++++ Collected material

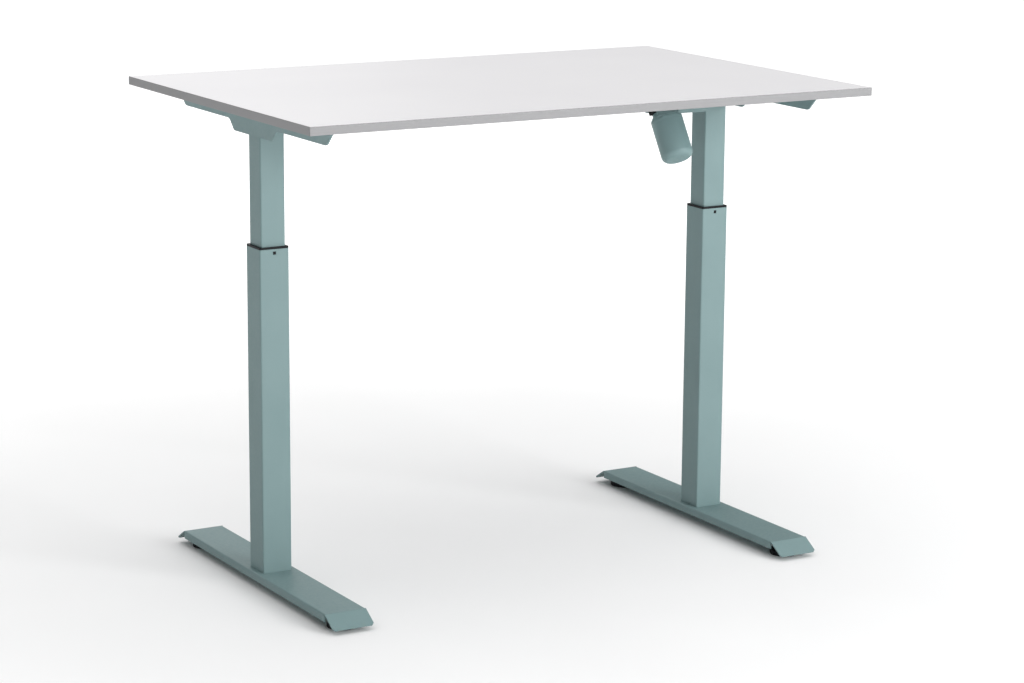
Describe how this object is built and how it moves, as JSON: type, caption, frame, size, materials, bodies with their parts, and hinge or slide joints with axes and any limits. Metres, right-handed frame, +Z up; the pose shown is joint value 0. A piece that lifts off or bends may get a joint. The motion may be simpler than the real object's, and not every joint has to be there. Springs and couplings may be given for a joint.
{
  "type": "height adjustable standing desk",
  "caption": "Sit-stand desk: white worktop on two telescopic square-tube legs with T feet, a motor with a cross shaft, levelling glides and a push-button handset.",
  "frame": {"origin": "on the floor, under the centre of the worktop", "axes": "+X along the worktop to the user's right as seen from the front, +Y to the back, +Z up; the user's edge faces -Y"},
  "size_m": [1.2, 0.8, 0.94],
  "materials": {
    "powder_coated_steel": "grey-teal fine-texture powder coat, satin",
    "bare_steel": "machined, lightly oiled",
    "zinc_plated_steel": "bright zinc plate",
    "black_plastic": "moulded, fine matt texture",
    "pale_nylon": "natural nylon",
    "bronze": "machined bronze",
    "white_laminate_board": "white melamine laminate on chipboard, matt",
    "grey_edge_band": "grey ABS edge band, matt",
    "grey_button_plastic": "moulded, matt"
  },
  "bodies": {
    "base": {"left_foot": "powder_coated_steel", "right_foot": "powder_coated_steel", "left_base_block": "bare_steel", "right_base_block": "bare_steel", "foot_screws": "zinc_plated_steel", "left_outer_tube": "powder_coated_steel", "right_outer_tube": "powder_coated_steel", "left_collar": "black_plastic", "right_collar": "black_plastic", "left_nut_tube": "bare_steel", "right_nut_tube": "bare_steel", "left_spindle_nut": "bronze", "right_spindle_nut": "bronze", "glide_nuts": "zinc_plated_steel"},
    "top": {"worktop": "white_laminate_board", "long_edge_bands": "grey_edge_band", "short_edge_bands": "grey_edge_band", "left_side_bracket": "powder_coated_steel", "right_side_bracket": "powder_coated_steel", "left_head_plate": "powder_coated_steel", "right_head_plate": "powder_coated_steel", "left_inner_tube": "powder_coated_steel", "right_inner_tube": "powder_coated_steel", "left_lower_guide": "pale_nylon", "right_lower_guide": "pale_nylon", "left_gear_case": "pale_nylon", "right_gear_case": "pale_nylon", "left_spindle_bearing": "bare_steel", "right_spindle_bearing": "bare_steel", "front_cross_rail": "powder_coated_steel", "back_cross_rail": "powder_coated_steel", "frame_bolts": "zinc_plated_steel", "worktop_screws": "zinc_plated_steel", "gearbox_housing": "powder_coated_steel", "motor_can": "powder_coated_steel", "motor_socket": "black_plastic", "motor_carrier": "powder_coated_steel", "control_box_plate": "bare_steel", "control_box_cover": "black_plastic", "power_inlet": "black_plastic", "handset_case": "black_plastic"},
    "left_front_glide": {"left_front_glide_pad": "black_plastic", "left_front_glide_stud": "zinc_plated_steel"},
    "left_back_glide": {"left_back_glide_pad": "black_plastic", "left_back_glide_stud": "zinc_plated_steel"},
    "right_front_glide": {"right_front_glide_pad": "black_plastic", "right_front_glide_stud": "zinc_plated_steel"},
    "right_back_glide": {"right_back_glide_pad": "black_plastic", "right_back_glide_stud": "zinc_plated_steel"},
    "up_key": {"up_button": "grey_button_plastic"},
    "down_key": {"down_button": "grey_button_plastic"},
    "shaft_line": {"cross_shaft": "bare_steel", "gearbox_sleeve": "bare_steel", "left_shaft_gear": "bare_steel", "right_shaft_gear": "bare_steel"},
    "left_screw": {"left_spindle": "bare_steel", "left_spindle_gear": "bare_steel"},
    "right_screw": {"right_spindle": "bare_steel", "right_spindle_gear": "bare_steel"}
  },
  "joints": [
    {"name": "lift", "type": "slide", "parent": "base", "child": "top", "axis": [0, 0, 1], "range_m": [-0.19, 0.285]},
    {"name": "cross_shaft_turn", "type": "hinge", "parent": "top", "child": "shaft_line", "pos_m": [0, 0, 0.888], "axis": [1, 0, 0], "continuous": true},
    {"name": "left_spindle_turn", "type": "hinge", "parent": "top", "child": "left_screw", "pos_m": [-0.494, 0, 0.888], "axis": [0, 0, 1], "continuous": true},
    {"name": "right_spindle_turn", "type": "hinge", "parent": "top", "child": "right_screw", "pos_m": [0.494, 0, 0.888], "axis": [0, 0, 1], "continuous": true},
    {"name": "left_front_glide_height", "type": "slide", "parent": "base", "child": "left_front_glide", "axis": [0, 0, -1], "range_m": [0, 0.006]},
    {"name": "left_back_glide_height", "type": "slide", "parent": "base", "child": "left_back_glide", "axis": [0, 0, -1], "range_m": [0, 0.006]},
    {"name": "right_front_glide_height", "type": "slide", "parent": "base", "child": "right_front_glide", "axis": [0, 0, -1], "range_m": [0, 0.006]},
    {"name": "right_back_glide_height", "type": "slide", "parent": "base", "child": "right_back_glide", "axis": [0, 0, -1], "range_m": [0, 0.006]},
    {"name": "up_button_press", "type": "slide", "parent": "top", "child": "up_key", "axis": [0, 1, 0], "range_m": [0, 0.0015], "stiffness_N_per_m": 900, "springref_m": -0.0005},
    {"name": "down_button_press", "type": "slide", "parent": "top", "child": "down_key", "axis": [0, 1, 0], "range_m": [0, 0.0015], "stiffness_N_per_m": 900, "springref_m": -0.0005}
  ],
  "couplings": [
    {"joint": "cross_shaft_turn", "follows": "lift", "rad_per_m": 785.4},
    {"joint": "left_spindle_turn", "follows": "lift", "rad_per_m": -785.4},
    {"joint": "right_spindle_turn", "follows": "lift", "rad_per_m": 785.4}
  ]
}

++++++++

* [Short task]: Nothing should be left out: repeat all of the data exactly.

* [Finished exercise]:
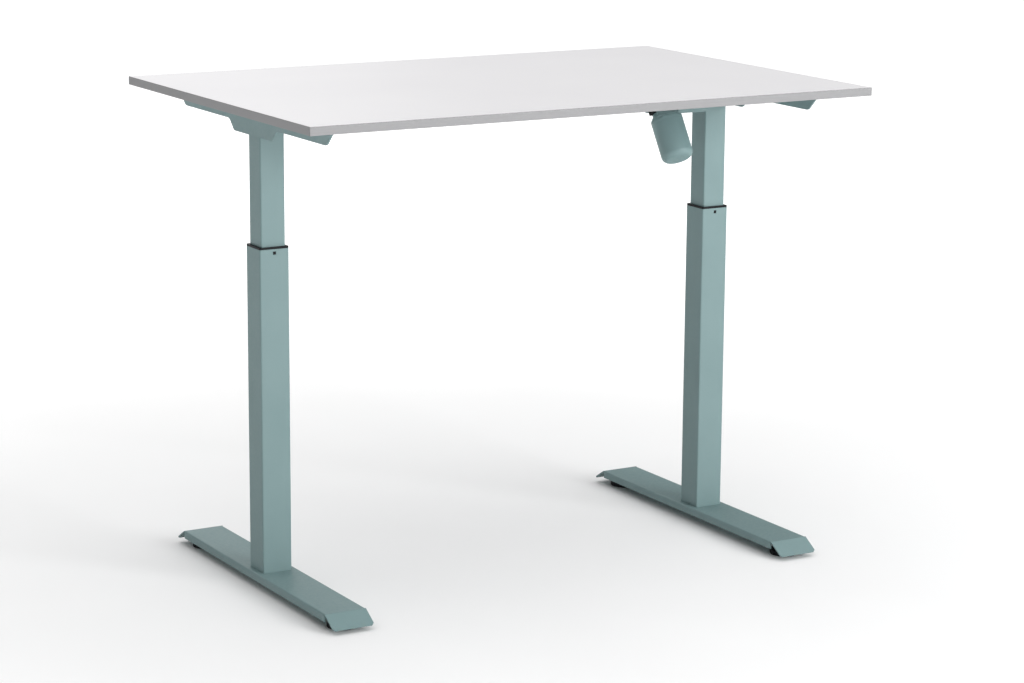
Describe how this object is built and how it moves, as JSON: type, caption, frame, size, materials, bodies with their parts, and hinge or slide joints with axes and any limits. Metres, right-handed frame, +Z up; the pose shown is joint value 0. A piece that lifts off or bends may get a joint. The motion may be simpler than the real object's, and not every joint has to be there. Springs and couplings may be given for a joint.
{
  "type": "height adjustable standing desk",
  "caption": "Sit-stand desk: white worktop on two telescopic square-tube legs with T feet, a motor with a cross shaft, levelling glides and a push-button handset.",
  "frame": {"origin": "on the floor, under the centre of the worktop", "axes": "+X along the worktop to the user's right as seen from the front, +Y to the back, +Z up; the user's edge faces -Y"},
  "size_m": [1.2, 0.8, 0.94],
  "materials": {
    "powder_coated_steel": "grey-teal fine-texture powder coat, satin",
    "bare_steel": "machined, lightly oiled",
    "zinc_plated_steel": "bright zinc plate",
    "black_plastic": "moulded, fine matt texture",
    "pale_nylon": "natural nylon",
    "bronze": "machined bronze",
    "white_laminate_board": "white melamine laminate on chipboard, matt",
    "grey_edge_band": "grey ABS edge band, matt",
    "grey_button_plastic": "moulded, matt"
  },
  "bodies": {
    "base": {"left_foot": "powder_coated_steel", "right_foot": "powder_coated_steel", "left_base_block": "bare_steel", "right_base_block": "bare_steel", "foot_screws": "zinc_plated_steel", "left_outer_tube": "powder_coated_steel", "right_outer_tube": "powder_coated_steel", "left_collar": "black_plastic", "right_collar": "black_plastic", "left_nut_tube": "bare_steel", "right_nut_tube": "bare_steel", "left_spindle_nut": "bronze", "right_spindle_nut": "bronze", "glide_nuts": "zinc_plated_steel"},
    "top": {"worktop": "white_laminate_board", "long_edge_bands": "grey_edge_band", "short_edge_bands": "grey_edge_band", "left_side_bracket": "powder_coated_steel", "right_side_bracket": "powder_coated_steel", "left_head_plate": "powder_coated_steel", "right_head_plate": "powder_coated_steel", "left_inner_tube": "powder_coated_steel", "right_inner_tube": "powder_coated_steel", "left_lower_guide": "pale_nylon", "right_lower_guide": "pale_nylon", "left_gear_case": "pale_nylon", "right_gear_case": "pale_nylon", "left_spindle_bearing": "bare_steel", "right_spindle_bearing": "bare_steel", "front_cross_rail": "powder_coated_steel", "back_cross_rail": "powder_coated_steel", "frame_bolts": "zinc_plated_steel", "worktop_screws": "zinc_plated_steel", "gearbox_housing": "powder_coated_steel", "motor_can": "powder_coated_steel", "motor_socket": "black_plastic", "motor_carrier": "powder_coated_steel", "control_box_plate": "bare_steel", "control_box_cover": "black_plastic", "power_inlet": "black_plastic", "handset_case": "black_plastic"},
    "left_front_glide": {"left_front_glide_pad": "black_plastic", "left_front_glide_stud": "zinc_plated_steel"},
    "left_back_glide": {"left_back_glide_pad": "black_plastic", "left_back_glide_stud": "zinc_plated_steel"},
    "right_front_glide": {"right_front_glide_pad": "black_plastic", "right_front_glide_stud": "zinc_plated_steel"},
    "right_back_glide": {"right_back_glide_pad": "black_plastic", "right_back_glide_stud": "zinc_plated_steel"},
    "up_key": {"up_button": "grey_button_plastic"},
    "down_key": {"down_button": "grey_button_plastic"},
    "shaft_line": {"cross_shaft": "bare_steel", "gearbox_sleeve": "bare_steel", "left_shaft_gear": "bare_steel", "right_shaft_gear": "bare_steel"},
    "left_screw": {"left_spindle": "bare_steel", "left_spindle_gear": "bare_steel"},
    "right_screw": {"right_spindle": "bare_steel", "right_spindle_gear": "bare_steel"}
  },
  "joints": [
    {"name": "lift", "type": "slide", "parent": "base", "child": "top", "axis": [0, 0, 1], "range_m": [-0.19, 0.285]},
    {"name": "cross_shaft_turn", "type": "hinge", "parent": "top", "child": "shaft_line", "pos_m": [0, 0, 0.888], "axis": [1, 0, 0], "continuous": true},
    {"name": "left_spindle_turn", "type": "hinge", "parent": "top", "child": "left_screw", "pos_m": [-0.494, 0, 0.888], "axis": [0, 0, 1], "continuous": true},
    {"name": "right_spindle_turn", "type": "hinge", "parent": "top", "child": "right_screw", "pos_m": [0.494, 0, 0.888], "axis": [0, 0, 1], "continuous": true},
    {"name": "left_front_glide_height", "type": "slide", "parent": "base", "child": "left_front_glide", "axis": [0, 0, -1], "range_m": [0, 0.006]},
    {"name": "left_back_glide_height", "type": "slide", "parent": "base", "child": "left_back_glide", "axis": [0, 0, -1], "range_m": [0, 0.006]},
    {"name": "right_front_glide_height", "type": "slide", "parent": "base", "child": "right_front_glide", "axis": [0, 0, -1], "range_m": [0, 0.006]},
    {"name": "right_back_glide_height", "type": "slide", "parent": "base", "child": "right_back_glide", "axis": [0, 0, -1], "range_m": [0, 0.006]},
    {"name": "up_button_press", "type": "slide", "parent": "top", "child": "up_key", "axis": [0, 1, 0], "range_m": [0, 0.0015], "stiffness_N_per_m": 900, "springref_m": -0.0005},
    {"name": "down_button_press", "type": "slide", "parent": "top", "child": "down_key", "axis": [0, 1, 0], "range_m": [0, 0.0015], "stiffness_N_per_m": 900, "springref_m": -0.0005}
  ],
  "couplings": [
    {"joint": "cross_shaft_turn", "follows": "lift", "rad_per_m": 785.4},
    {"joint": "left_spindle_turn", "follows": "lift", "rad_per_m": -785.4},
    {"joint": "right_spindle_turn", "follows": "lift", "rad_per_m": 785.4}
  ]
}